Just like the Utes when they join the Pac-10 for the 2011-12 season, BYU will be visiting southern California, the Bay Area, Oregon and Washington for West Coast Conference competition.

In the Cougars' case, that means games against San Diego, Loyola Marymount and Pepperdine, not USC and UCLA; San Francisco, Saint Mary's and Santa Clara, not Cal and Stanford; Portland, not Oregon and Oregon State; and Gonzaga, not Washington and Washington State.

So BYU's move will be chronicled in some big-city newspapers today; the question is, on which page?

Yet those are some very good basketball schools in attractive places, which is why I wrote two weeks ago that the WCC made more sense for BYU than joining whatever remained of the Western Athletic Conference.

As I said then, and am sure to say again, BYU's joining the parochial schools of the WCC is the greatest collaboration of Mormons and Catholics since the Cougars enlisted Jim McMahon and Clay Brown to beat Southern Methodist with a last-second touchdown pass in the 1980 Holiday Bowl.

It was apparent that even with the collapse of their original plan to become independent in football while joining the WAC in other sports, BYU administrators had gone too far down that road to completely turn back. So the news of independence is not as much of a story as what this means for the basketball program.

In that sense, I really like BYU joining the WCC. What I don't like is the collateral damage, how BYU working with Utah State and the WAC ended up hurting everybody involved.

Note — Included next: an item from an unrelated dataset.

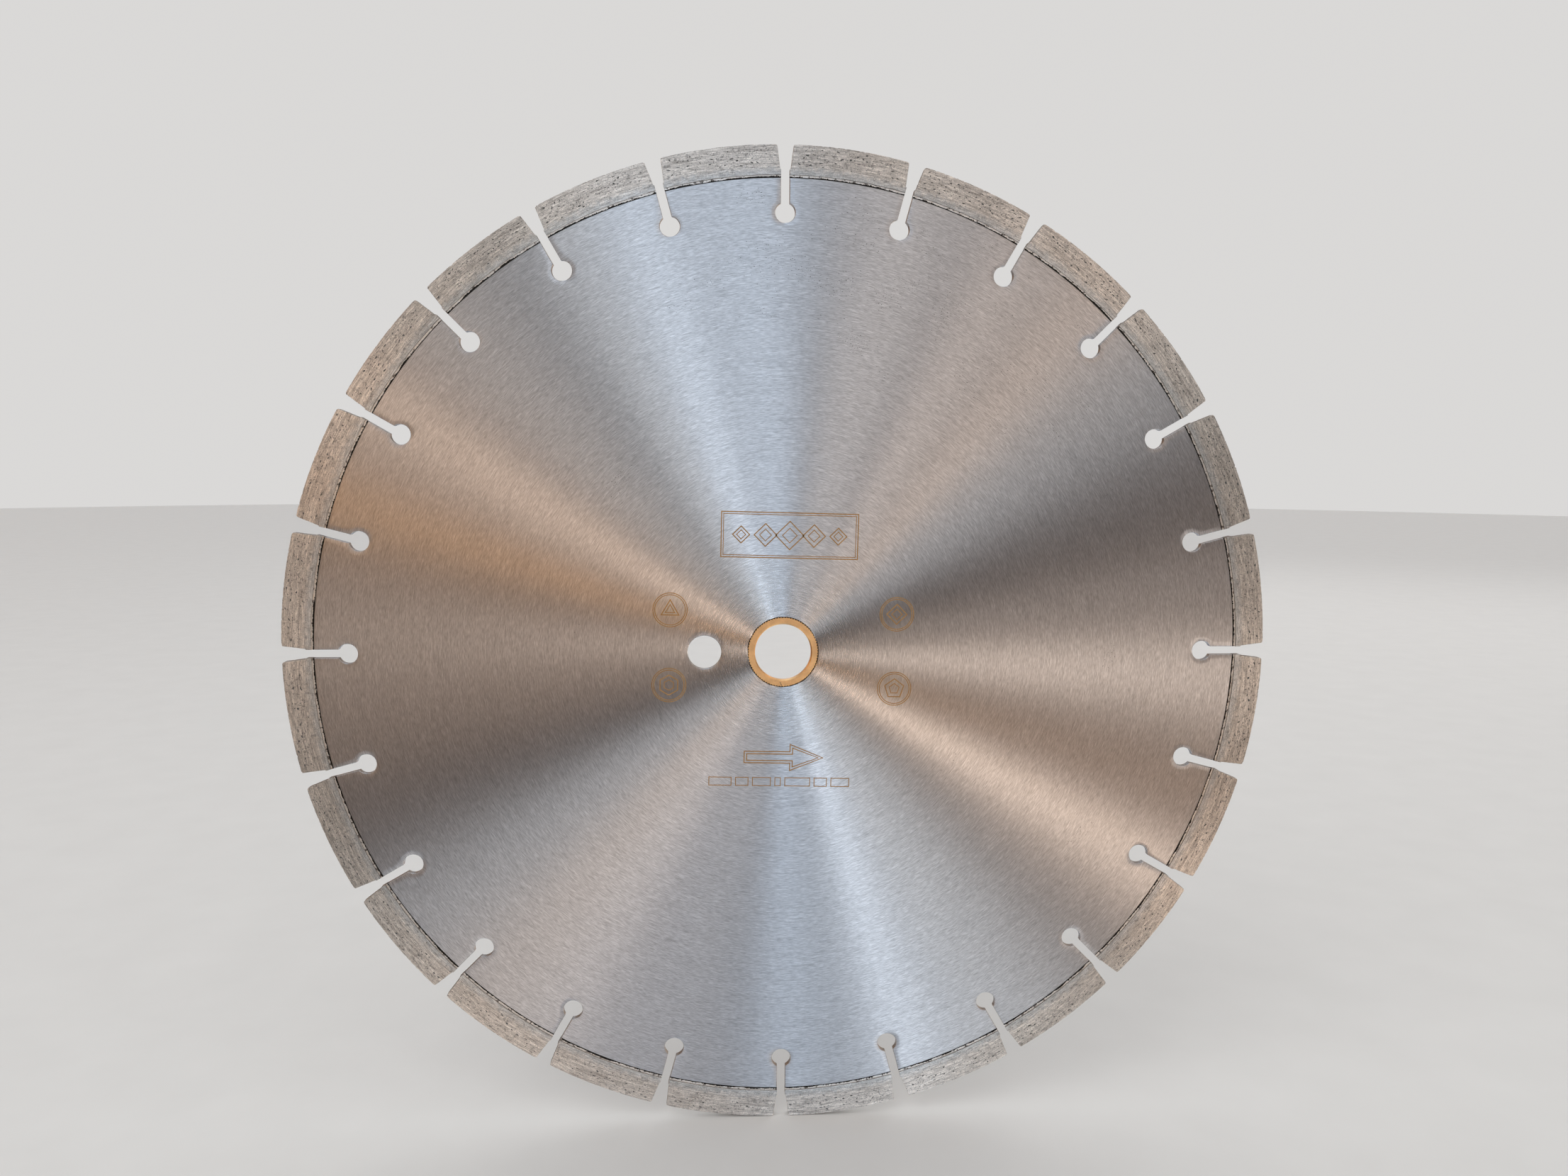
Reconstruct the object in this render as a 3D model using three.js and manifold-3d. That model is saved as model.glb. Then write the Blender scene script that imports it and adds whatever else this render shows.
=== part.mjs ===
// Laser-welded segmented diamond blade, 350 mm, with a reducing bush in its bore.
//
// Frame: millimetres, +Z up. The blade stands on its rim, its axis of rotation lies along Y and
// the face that carries the maker's marks looks towards -Y. The origin is the centre of the bore,
// halfway through the core's thickness.
//
// Every outline is drawn in a flat plane (x to the right, y up), extruded by its thickness about
// that plane, and stood upright by the outer group.

import * as THREE from 'three';
import { mergeVertices } from 'three/addons/utils/BufferGeometryUtils.js';
import Module from 'manifold-3d';

const wasm = await Module();
wasm.setup();

// Driving dimensions, in millimetres
const BLADE_DIAMETER = 350;
const SEGMENT_COUNT = 24;
const SEGMENT_HEIGHT = 11;
const SEGMENT_LENGTH = 40;
const SEGMENT_THICKNESS = 3.2;
const FOOT_HEIGHT = 2.8;
const CORE_THICKNESS = 2.4;
const CORE_BORE_DIAMETER = 25.4;
const ARBOR_BORE_DIAMETER = 20;
const PIN_HOLE_DIAMETER = 12;
const PIN_HOLE_OFFSET = 28;
const GULLET_SLOT_WIDTH = 3;
const GULLET_HOLE_DIAMETER = 7;
const GULLET_HOLE_CENTRE = 152.5;
const WELD_WIDTH = 0.6;
const WELD_CROWN = 0.1;
const SOLID_GAP = 0.3;
const BUSH_THICKNESS = 2.2;
const BUSH_CLEARANCE = 0.05;
const BUSH_CHAMFER = 0.2;
const KNURL_TEETH = 81;
const KNURL_DEPTH = 0.35;

// Straight steps that stand for each round stretch
const LAND_STEPS = 6;
const RIM_STEPS = 8;
const GULLET_HOLE_STEPS = 14;
const CORE_BORE_STEPS = 96;
const PIN_HOLE_STEPS = 36;

// Radii and angles that follow from them
const RIM_RADIUS = BLADE_DIAMETER / 2;
const CORE_RADIUS = RIM_RADIUS - SEGMENT_HEIGHT;
const CORE_BORE_RADIUS = CORE_BORE_DIAMETER / 2;
const ARBOR_BORE_RADIUS = ARBOR_BORE_DIAMETER / 2;
const WELD_INNER_RADIUS = CORE_RADIUS + SOLID_GAP;
const WELD_OUTER_RADIUS = WELD_INNER_RADIUS + WELD_WIDTH;
const SEGMENT_INNER_RADIUS = WELD_OUTER_RADIUS + SOLID_GAP;
const FOOT_TOP_RADIUS = CORE_RADIUS + FOOT_HEIGHT;
const PITCH_ANGLE = (2 * Math.PI) / SEGMENT_COUNT;
const STRAIGHT_UP = Math.PI / 2;

const coreSteel = new THREE.MeshStandardMaterial({ color: 0x9a9691, roughness: 0.38, metalness: 1 });
const sinteredBond = new THREE.MeshStandardMaterial({ color: 0x8f8478, roughness: 0.75, metalness: 0.7 });
const weldMetal = new THREE.MeshStandardMaterial({ color: 0xd8d2c4, roughness: 0.35, metalness: 1 });
const bushBrass = new THREE.MeshStandardMaterial({ color: 0xd9a961, roughness: 0.35, metalness: 1 });

function polar(radius, angle) {
  return new THREE.Vector2(radius * Math.cos(angle), radius * Math.sin(angle));
}

function arc(centre, radius, startAngle, endAngle, steps) {
  const points = [];
  for (let step = 0; step <= steps; step += 1) {
    const angle = startAngle + ((endAngle - startAngle) * step) / steps;
    points.push(polar(radius, angle).add(centre));
  }
  return points;
}

function circle(centre, radius, steps) {
  const points = arc(centre, radius, 0, 2 * Math.PI, steps);
  points.pop();
  return points;
}

// A solid from a flat outline with holes, centred on the plane of the outline
function plate(outline, holes, thickness) {
  const shape = new THREE.Shape(outline);
  shape.holes = holes.map((hole) => new THREE.Path(hole));
  const geometry = new THREE.ExtrudeGeometry(shape, { depth: thickness, bevelEnabled: false });
  geometry.translate(0, 0, -thickness / 2);
  return geometry;
}

// Half the angle that a slot of constant width takes away from a land at this radius
function slotHalfAngle(radius) {
  return Math.asin(GULLET_SLOT_WIDTH / 2 / radius);
}

// The arc between two neighbouring slots, about the vertical through the middle of the land
function landArc(radius, steps) {
  const halfAngle = PITCH_ANGLE / 2 - slotHalfAngle(radius);
  return arc(new THREE.Vector2(), radius, STRAIGHT_UP + halfAngle, STRAIGHT_UP - halfAngle, steps);
}

// One keyhole gullet, centred on the vertical: down one side of the slot, round the hole and up
function gulletOutline() {
  const holeRadius = GULLET_HOLE_DIAMETER / 2;
  const mouthHalfAngle = Math.asin(GULLET_SLOT_WIDTH / GULLET_HOLE_DIAMETER);
  const centre = new THREE.Vector2(0, GULLET_HOLE_CENTRE);
  const startAngle = STRAIGHT_UP + mouthHalfAngle;
  const endAngle = STRAIGHT_UP - mouthHalfAngle + 2 * Math.PI;
  return arc(centre, holeRadius, startAngle, endAngle, GULLET_HOLE_STEPS);
}

// The steel disc: 24 lands with a keyhole gullet after each, the bore and the driving-pin hole
function coreGeometry() {
  const outline = [];
  const origin = new THREE.Vector2();
  for (let index = 0; index < SEGMENT_COUNT; index += 1) {
    const landAngle = -(index + 0.5) * PITCH_ANGLE;
    const gulletAngle = -(index + 1) * PITCH_ANGLE;
    for (const point of landArc(CORE_RADIUS, LAND_STEPS)) {
      outline.push(point.rotateAround(origin, landAngle));
    }
    for (const point of gulletOutline()) {
      outline.push(point.rotateAround(origin, gulletAngle));
    }
  }
  const bore = circle(origin, CORE_BORE_RADIUS, CORE_BORE_STEPS);
  const pinHole = circle(new THREE.Vector2(-PIN_HOLE_OFFSET, 0), PIN_HOLE_DIAMETER / 2, PIN_HOLE_STEPS);
  return plate(outline, [bore, pinHole], CORE_THICKNESS);
}

// The bead left by the laser between the core's land and the foot of a segment
function weldSeamGeometry() {
  const outer = landArc(WELD_OUTER_RADIUS, LAND_STEPS);
  const inner = landArc(WELD_INNER_RADIUS, LAND_STEPS).reverse();
  return plate([...outer, ...inner], [], CORE_THICKNESS + 2 * WELD_CROWN);
}

// A segment: a foot as wide as the land, and the diamond layer above it with parallel ends
function segmentGeometry() {
  const halfLength = SEGMENT_LENGTH / 2;
  const rimHalfAngle = Math.asin(halfLength / RIM_RADIUS);
  const footTopHalfAngle = Math.asin(halfLength / FOOT_TOP_RADIUS);
  const footShoulderHalfAngle = PITCH_ANGLE / 2 - slotHalfAngle(FOOT_TOP_RADIUS);
  const rim = arc(
    new THREE.Vector2(),
    RIM_RADIUS,
    STRAIGHT_UP + rimHalfAngle,
    STRAIGHT_UP - rimHalfAngle,
    RIM_STEPS,
  );
  const outline = [
    ...rim,
    polar(FOOT_TOP_RADIUS, STRAIGHT_UP - footTopHalfAngle),
    polar(FOOT_TOP_RADIUS, STRAIGHT_UP - footShoulderHalfAngle),
    ...landArc(SEGMENT_INNER_RADIUS, LAND_STEPS).reverse(),
    polar(FOOT_TOP_RADIUS, STRAIGHT_UP + footShoulderHalfAngle),
    polar(FOOT_TOP_RADIUS, STRAIGHT_UP + footTopHalfAngle),
  ];
  return plate(outline, [], SEGMENT_THICKNESS);
}

function toManifold(geometry) {
  const bare = geometry.clone();
  bare.deleteAttribute('normal');
  bare.deleteAttribute('uv');
  const merged = mergeVertices(bare);
  return new wasm.Manifold(
    new wasm.Mesh({
      numProp: 3,
      vertProperties: merged.attributes.position.array,
      triVerts: new Uint32Array(merged.index.array),
    }),
  );
}

function toGeometry(solid) {
  const mesh = solid.getMesh();
  const geometry = new THREE.BufferGeometry();
  geometry.setAttribute('position', new THREE.BufferAttribute(mesh.vertProperties, 3));
  geometry.setIndex(new THREE.BufferAttribute(mesh.triVerts, 1));
  geometry.computeVertexNormals();
  return geometry;
}

// The knurled outline of the bush: a flat crest and a V-shaped groove for each tooth
function knurlOutline() {
  const crestRadius = CORE_BORE_RADIUS - BUSH_CLEARANCE;
  const toothAngle = (2 * Math.PI) / KNURL_TEETH;
  const points = [];
  for (let tooth = 0; tooth < KNURL_TEETH; tooth += 1) {
    const angle = tooth * toothAngle;
    points.push(polar(crestRadius, angle - toothAngle / 4));
    points.push(polar(crestRadius, angle + toothAngle / 4));
    points.push(polar(crestRadius - KNURL_DEPTH, angle + toothAngle / 2));
  }
  return points;
}

// The bush: a ring turned with a chamfer at each end of its bore, then knurled on the outside
function bushGeometry() {
  const half = BUSH_THICKNESS / 2;
  const knurled = plate(knurlOutline(), [], BUSH_THICKNESS);
  const overrun = 1;
  const boreCutter = new THREE.LatheGeometry(
    [
      new THREE.Vector2(0, -half - overrun),
      new THREE.Vector2(ARBOR_BORE_RADIUS + BUSH_CHAMFER + overrun, -half - overrun),
      new THREE.Vector2(ARBOR_BORE_RADIUS, -half + BUSH_CHAMFER),
      new THREE.Vector2(ARBOR_BORE_RADIUS, half - BUSH_CHAMFER),
      new THREE.Vector2(ARBOR_BORE_RADIUS + BUSH_CHAMFER + overrun, half + overrun),
      new THREE.Vector2(0, half + overrun),
    ],
    KNURL_TEETH,
  );
  boreCutter.rotateX(Math.PI / 2);
  return toGeometry(toManifold(knurled).subtract(toManifold(boreCutter)));
}

function piece(name, geometry, material) {
  const mesh = new THREE.Mesh(geometry, material);
  mesh.name = name;
  return mesh;
}

function numbered(name, index) {
  return `${name}_${String(index + 1).padStart(2, '0')}`;
}

const blade = new THREE.Group();
blade.rotation.x = Math.PI / 2;
blade.add(piece('core', coreGeometry(), coreSteel));
blade.add(piece('reducing_bush', bushGeometry(), bushBrass));

// Segments and their seams are numbered clockwise from the top, as seen from the marked face
for (let index = 0; index < SEGMENT_COUNT; index += 1) {
  const station = new THREE.Group();
  station.rotation.z = -(index + 0.5) * PITCH_ANGLE;
  station.add(piece(numbered('weld_seam', index), weldSeamGeometry(), weldMetal));
  station.add(piece(numbered('segment', index), segmentGeometry(), sinteredBond));
  blade.add(station);
}

export default blade;
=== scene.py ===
"""Looks of a 350 mm segmented diamond blade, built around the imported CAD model.

Metres, in the model's own frame: the axis of rotation lies along Y, the marked face looks towards -Y and
+Z is up. Outlines are drawn flat, as (x, z) points in millimetres, and turned into metres in one place.
"""

import math
import random

import bmesh
import bpy
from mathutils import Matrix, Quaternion, Vector
from mathutils.geometry import delaunay_2d_cdt


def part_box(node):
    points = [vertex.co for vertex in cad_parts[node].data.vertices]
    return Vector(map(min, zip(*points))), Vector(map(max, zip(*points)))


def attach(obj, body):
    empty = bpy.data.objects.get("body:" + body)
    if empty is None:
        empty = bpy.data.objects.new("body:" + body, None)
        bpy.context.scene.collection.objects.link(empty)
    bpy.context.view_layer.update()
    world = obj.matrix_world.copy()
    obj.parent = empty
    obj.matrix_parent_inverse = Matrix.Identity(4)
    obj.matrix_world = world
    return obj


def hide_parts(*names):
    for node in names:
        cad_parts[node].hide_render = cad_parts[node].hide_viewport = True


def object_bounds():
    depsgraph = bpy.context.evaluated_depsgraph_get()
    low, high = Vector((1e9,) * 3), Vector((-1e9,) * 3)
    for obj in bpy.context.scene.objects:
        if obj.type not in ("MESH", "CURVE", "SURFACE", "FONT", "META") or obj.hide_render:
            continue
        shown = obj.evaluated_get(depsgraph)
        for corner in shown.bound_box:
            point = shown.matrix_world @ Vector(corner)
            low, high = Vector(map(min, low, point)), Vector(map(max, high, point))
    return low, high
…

Regardless of who's to blame in this game of promoting self-interests, there are losers: BYU's football program, which now faces much greater scheduling challenges without WAC anchors; Utah State's athletic program, left in a weakened WAC; and the WAC itself, which was going to be nicely positioned for the future before losing Nevada and Fresno State to the Mountain West's counterattack.

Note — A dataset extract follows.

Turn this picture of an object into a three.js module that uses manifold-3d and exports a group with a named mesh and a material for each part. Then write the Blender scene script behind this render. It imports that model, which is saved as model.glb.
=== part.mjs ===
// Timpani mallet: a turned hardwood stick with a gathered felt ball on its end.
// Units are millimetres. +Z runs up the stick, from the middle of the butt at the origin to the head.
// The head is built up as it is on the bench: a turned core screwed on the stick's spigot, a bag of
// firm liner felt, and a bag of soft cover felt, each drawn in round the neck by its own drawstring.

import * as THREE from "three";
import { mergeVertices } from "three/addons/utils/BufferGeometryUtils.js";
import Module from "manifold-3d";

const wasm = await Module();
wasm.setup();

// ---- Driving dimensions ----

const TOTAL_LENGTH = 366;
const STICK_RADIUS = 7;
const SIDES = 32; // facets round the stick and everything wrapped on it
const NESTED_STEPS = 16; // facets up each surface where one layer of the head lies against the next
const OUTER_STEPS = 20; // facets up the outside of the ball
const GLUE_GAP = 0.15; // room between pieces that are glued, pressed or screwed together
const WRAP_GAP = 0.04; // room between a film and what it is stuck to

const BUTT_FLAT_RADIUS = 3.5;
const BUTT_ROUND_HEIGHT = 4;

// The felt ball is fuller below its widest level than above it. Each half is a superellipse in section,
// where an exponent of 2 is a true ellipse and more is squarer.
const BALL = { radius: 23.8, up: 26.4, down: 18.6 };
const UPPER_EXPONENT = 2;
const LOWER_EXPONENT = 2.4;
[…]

Every aspect of that fallout is unfortunate. The only response, I suppose, is to give MWC commissioner Craig Thompson credit for salvaging his league by grabbing the two WAC schools, even though that did not keep BYU from leaving. The Mountain West map now looks kind of funny with Utah as a flyover state, wouldn't you say?

It would be nice if the MWC was compelled to add two schools to create a 12-team conference and sought out Utah State, even if the plight of the Aggies is such that they keep joining leagues once BYU and Utah have left them.

Amid everything, there was no chance BYU still would align itself with a six-team WAC that spreads from Louisiana to Hawaii. Travel will be much more convenient in the West Coast, which also offers a higher level of basketball, similar (if smaller) institutions to BYU and a favorable ESPN contract — even if that means a return to late Monday night games.

The WCC already is a strong basketball league, and BYU will make it better. The quaint gyms that characterize the conference may not rival the Pac-10's facilities, but the quality of play is comparable.

The difference between Utah's and BYU's new homes is obvious: The Pac-10 offers great football; the WCC conducts no football. BYU athletic director Tom Holmoe will have to work like crazy to fill out a 12-game football schedule, but he clearly is willing to do it.

And while football drives everything in college athletics these days, the tradition and recent success of BYU basketball merited good treatment in this transition. The WCC provides everything that coach Dave Rose's program deserves. It's just that when Rose's team visits Portland, BYU will be playing in the 4,852-seat Chiles Center, not the Rose Garden.